Concentrate disposal
Regardless of the method used, there is always a highly concentrated waste product consisting of everything that was removed from the created "fresh water". With coastal facilities, it may be possible to return it to the sea without harm if this concentrate does not exceed the normal ocean salinity gradients to which osmoregulators are accustomed. Reverse Osmosis, for instance, may remove 50% or more of the water, doubling the salinity of ocean waste. The community cannot accommodate such an extreme change and many filter feeding animals are destroyed when the water is returned to the ocean. It is more of a problem as you move inland, as one needs to avoid ruining existing fresh water supplies such as ponds, rivers and aquifers. As such, proper disposal of "concentrate" needs to be investigated during the design phase.

Economics
The energy needed for desalination, particularly R.O. has declined but not as fast as energy has increased in price recently[citation needed]. A modern, large, efficient plant is within 20% of the cost of developing a new, local source of fresh water in some places[citation needed]. Desalination stills now control pressure, temperature and brine concentrations to optimize the water extraction efficiency. Nuclear-powered desalination might be economical on a large scale, and there is a pilot plant in the former USSR.

A number of factors determine the capital and operating costs for desalination: capacity and type of facility, location, feed water, labor, energy, financing and concentrate disposal. Generally the cost of removing salt from seawater will be about 3-5 times that of removing salt from brackish water[citation needed].

Environmental
From an environmental point of view, in some locations geothermal desalination can be preferable to using fossil groundwater or surface water for human needs, as in many regions the available surface and groundwater resources already have long been under severe stress.

Aside from the energy costs of the process, desalination plants produce hyper saline brine that must be disposed of. These concentrates are classified by the U.S. Environmental Protection Agency as industrial wastes. The hyper saline brine has the potential to harm ecosystems, especially marine environments in regions with low turbidity and high evaporation that already have elevated salinity. Examples of such locations are the Persian Gulf, the Red Sea and, in particular, coral lagoons of atolls and other tropical islands around the world.

Experimental techniques and other developments
In the past many novel desalination techniques have been researched with varying degrees of success.

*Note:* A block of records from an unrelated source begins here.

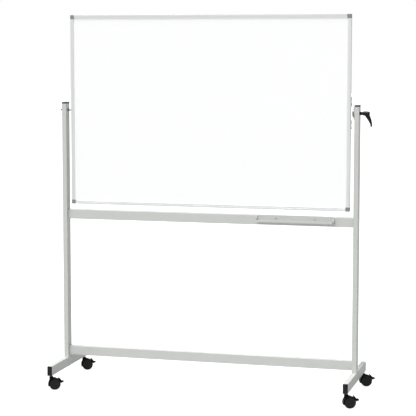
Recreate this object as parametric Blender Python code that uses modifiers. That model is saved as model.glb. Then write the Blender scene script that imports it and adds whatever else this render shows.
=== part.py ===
"""Rolling, revolving whiteboard.

A double-sided board turns about a horizontal axis between two posts on a stand with four
braked twin-wheel casters, and a clamping lever on the right post holds it at any tilt.
+X runs along the board to the right, +Y to the rear, +Z up. Lengths are in metres.
"""
import math

import bmesh
import bpy

# driving dimensions
STAND_CENTRE_X = -0.024      # the lever makes the right side longer, so the box is centred here
GAP = 0.0003                 # between pieces that touch

BOARD_WIDTH = 1.500
BOARD_HEIGHT = 1.000
BOARD_DEPTH = 0.022
PIVOT_Z = 1.4595
EDGE_FACE = 0.0175           # visible width of the edge profile
EDGE_WALL = 0.003
GROOVE_HALF = 0.008          # half the groove that holds the panel
CORNER_SIZE = 0.021
CORNER_DEPTH = 0.023
CORNER_RADIUS = 0.004
SHEET = 0.0004

TUBE_WIDE = 0.050
TUBE_NARROW = 0.025
TUBE_RADIUS = 0.0025
TUBE_WALL = 0.0015
POST_X = 0.784
POST_TOP = 1.502
RAIL_HALF = 0.280
RAIL_BOTTOM = 0.077
LOWER_BAR_TOP = 0.189
UPPER_BAR_TOP = 0.929
FOOT_PLATE = 0.005
POST_CAP = 0.009
RAIL_CAP = 0.0035
PLUG_LENGTH = 0.012

TRAY_LEFT = 0.267
TRAY_RIGHT = 0.673
TRAY_REACH = 0.0405
TRAY_FLOOR_Z = 0.896
TRAY_LIP = 0.012
TRAY_WALL = 0.0025
TRAY_CORNER = 0.008
TRAY_SHOULDER = 0.020        # how far the end walls' slope runs forwards from the back plate

PIVOT_R = 0.004              # pivot pin and clamp bolt shanks
CLEAR_R = PIVOT_R + GAP      # holes round them
BUSH_R = 0.0055
BUSH_DEPTH = 0.0255
BOLT_HEX_R = 0.0075          # over the corners of the hexagon heads and nuts
BRACKET_PLATE = 0.002
BRACKET_WIDTH = 0.020
BRACKET_RISE = 0.0162        # from the board's edge to the inside of the bracket's crown
BRACKET_FOOT = 0.082         # from the pivot to the ends of the bracket's two feet
HEAD_R = 0.022               # the clamp bolt's domed head
HEAD_DOME = 0.0087
WASHER_R = 0.019
LIFT = 0.004                 # travel of the lever handle
LEVER_NECK_R = 0.0085
LEVER_CORE_R = 0.0055        # the insert inside the handle
LEVER_HUB_R = 0.0112
LEVER_SCREW_R = 0.002
LEVER_REACH = 0.0502         # from the post to the end of the hub
LEVER_BALL_R = 0.0049

WHEEL_R = 0.030
WHEEL_WIDTH = 0.0115
WHEEL_GAP = 0.010
WHEEL_FLAT = 0.0270          # radius of the wheels' flat outer face
TRAIL = 0.0185
STEM_Y = 0.254
STEM_R = 0.005               # the thread in the rail
STEM_PIN_R = 0.003           # the pin the housing turns on
COLLAR_R = 0.006
CASTER_TURN = math.radians(20)
AXLE_R = 0.003
AXLE_LENGTH = 0.026
HUB_BORE_DEPTH = 0.0085      # how far the axle reaches into a wheel
HOOD_INNER = 0.0308
HOOD_OUTER = 0.0322
HOOD_OFFSET = (-0.0034, 0.0003)   # the outer arc's centre from the wheel's, so its back is thicker
HOOD_START = math.radians(84)
HOOD_END = math.radians(202)
WEB_R = 0.0314
WEB_HALF = 0.0022
NECK_R = 0.0105
NECK_TOP = 0.071
COLUMN_R = 0.0046            # the pin's bearing between the wheels
COLUMN_BOTTOM = 0.0405
PEDAL_PIVOT = (0.018, 0.0165)   # from the wheel centre, along the trail and up
PEDAL_PIN_R = 0.003
PEDAL_EYE_R = 0.005
PEDAL_INNER_R = 0.0314
PEDAL_WIDTH = 0.028
EAR_PLATE = 0.002

ALONG_X = (math.pi / 2, 0, math.pi / 2)
ALONG_Y = (math.pi / 2, 0, 0)
ALONG_BACK_Y = (-math.pi / 2, 0, 0)
ALONG_Z = (0, 0, 0)

FINISHES = {                 # colour, roughness, metallic
    "grey_paint": ((0.58, 0.59, 0.56), 0.40, 0.0),
    "black_plastic": ((0.018, 0.018, 0.018), 0.45, 0.0),
    "dark_plastic": ((0.09, 0.09, 0.09), 0.50, 0.0),
    "grey_plastic": ((0.19, 0.23, 0.22), 0.50, 0.0),
    "tray_plastic": ((0.52, 0.53, 0.51), 0.38, 0.0),
    "aluminium": ((0.74, 0.74, 0.75), 0.32, 1.0),
    "white_enamel": ((0.95, 0.95, 0.95), 0.12, 0.0),
    "core_board": ((0.55, 0.45, 0.32), 0.90, 0.0),
    "nylon": ((0.85, 0.85, 0.82), 0.50, 0.0),
    "zinc": ((0.36, 0.34, 0.30), 0.35, 1.0),
    "friction_fibre": ((0.36, 0.32, 0.29), 0.80, 0.0),
}


# ---- scene and helpers ----

def clear_scene():
    for obj in list(bpy.data.objects):
        bpy.data.objects.remove(obj, do_unlink=True)


def new_collection(name):
    collection = bpy.data.collections.new(name)
    bpy.context.scene.collection.children.link(collection)
    return collection


def new_empty(name, location, turn=0.0, parent=None):
    """A guide that carries moving pieces on their joint's axis."""
    empty = bpy.data.objects.new(name, None)
    PARTS.objects.link(empty)
    empty.empty_display_size = 0.02
    empty.location = location
    empty.rotation_euler = (0, 0, turn)
    empty.parent = parent
    return empty


def paint(obj, finish):
    colour, roughness, metallic = FINISHES[finish]
    material = bpy.data.materials.new(obj.name + "_finish")
    material.use_nodes = True
    shader = material.node_tree.nodes["Principled BSDF"]
    shader.inputs["Base Color"].default_value = (*colour, 1.0)
    shader.inputs["Roughness"].default_value = roughness
    shader.inputs["Metallic"].default_value = metallic
    obj.data.materials.append(material)


def add_object(name, mesh, centre, turn, parent, finish):
    """Link a mesh as a part, or as a cutter when it has no finish."""
    obj = bpy.data.objects.new(name, mesh)
    obj.location = centre
    obj.rotation_euler = turn
    obj.parent = parent
    if finish:
        PARTS.objects.link(obj)
        paint(obj, finish)
    else:
        CUTTERS.objects.link(obj)
        obj.hide_render = True
        obj.display_type = 'WIRE'
    return obj


def smooth(mesh, angle=35):
    mesh.shade_smooth()
    mesh.set_sharp_from_angle(angle=math.radians(angle))


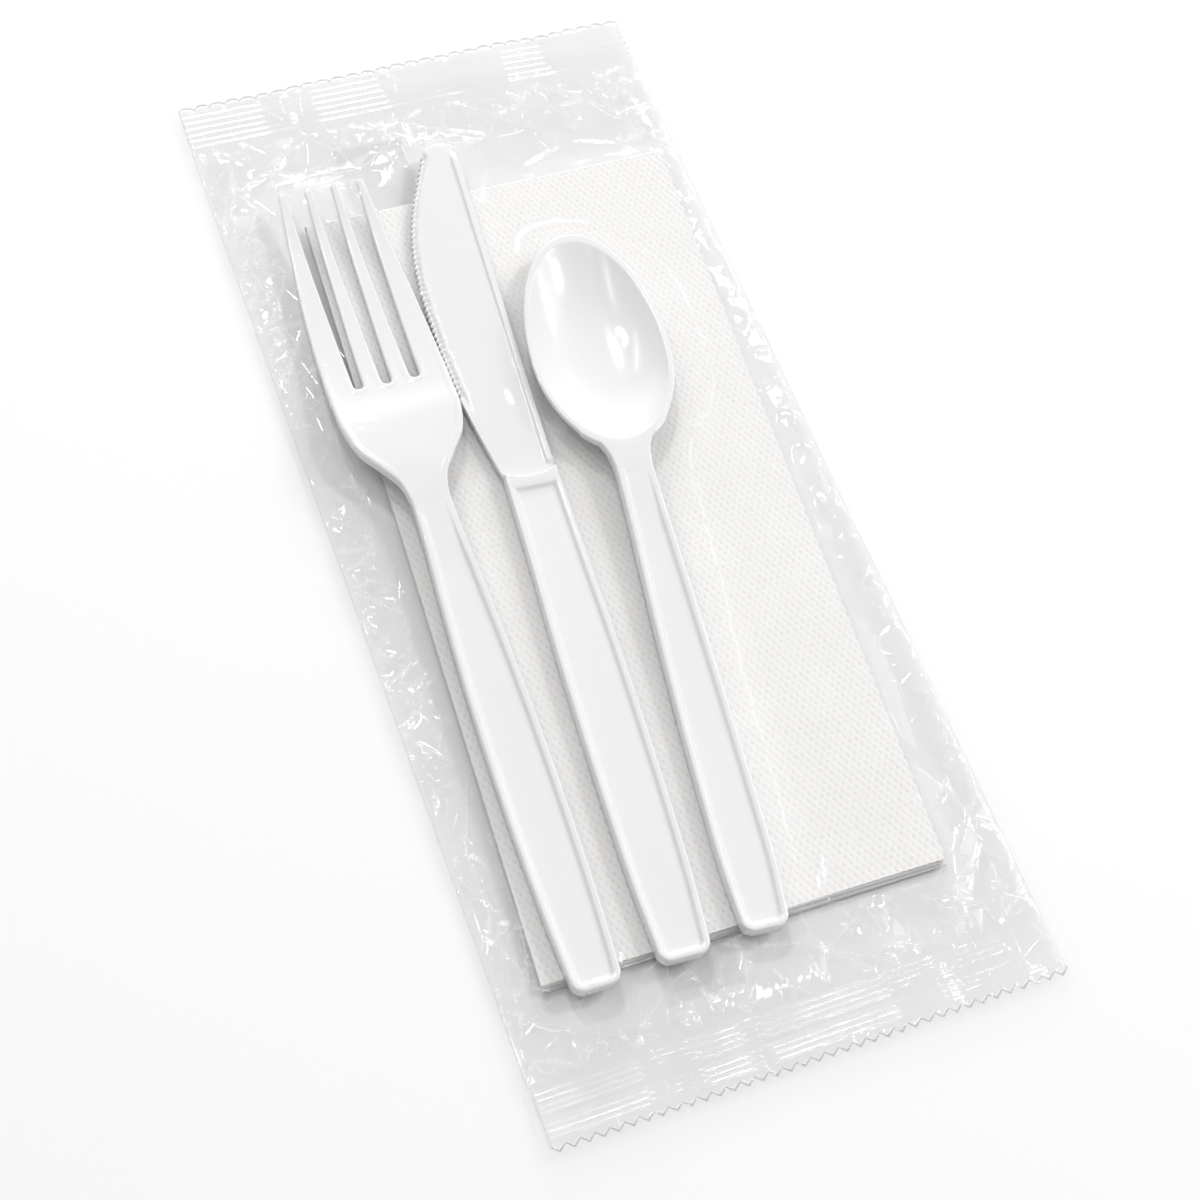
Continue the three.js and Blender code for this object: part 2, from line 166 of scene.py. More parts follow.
def make_mesh(name, vertices, faces):
    """A new smooth-shaded object from vertices in millimetres."""
    mesh = bpy.data.meshes.new(name)
    mesh.from_pydata((np.asarray(vertices, float) * MM).tolist(), [], [list(f) for f in faces])
    mesh.validate()
    mesh.update()
    mesh.shade_smooth()
    return new_object(name, mesh)


# ---- materials ----

FILM_TINT = (0.993, 0.993, 0.995, 1)
# painted shade: the grey that cut edges and side folds are tinted, for the darker look of film seen edge on
FILM_EDGE_SHADE = (0.82, 0.82, 0.83, 1)
FILM_GLOSS = 0.036  # share of the light that film mirrors when seen square on
FILM_GRAZING_GLOSS = 0.8  # and how much more it mirrors edge on
CLING_GLOSS = 0.15  # share of its gloss that is left where the film clings to the contents
FILM_RELIEF = 0.00005  # depth of its finest wrinkles, in metres
CRACKLE_SIZE = 0.0045
CRACKLE_LINE = 0.06
CRACKLE_SHARE = 0.55
# painted highlight: the white that crease lines are mixed towards, in place of their glints
CREASE_GLINT_WHITE = (0.93, 0.93, 0.94, 1)
CREASE_GLINT_SHARE = 0.35
PLASTIC_MARK = 0.985  # brightness of the faint flow marks in the plastic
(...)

Some are still on the drawing board now while others have attracted research funding. For example, to offset the energetic requirements of desalination, the U.S. Government is working to develop practical Solar Desalination. This development has much potential, since the regions in which desalination is most needed often have an abundance of solar energy.

Other approaches involve the use of geothermal energy. An example would be the work being done by SDSU Center for Advanced Water Technologies. [2]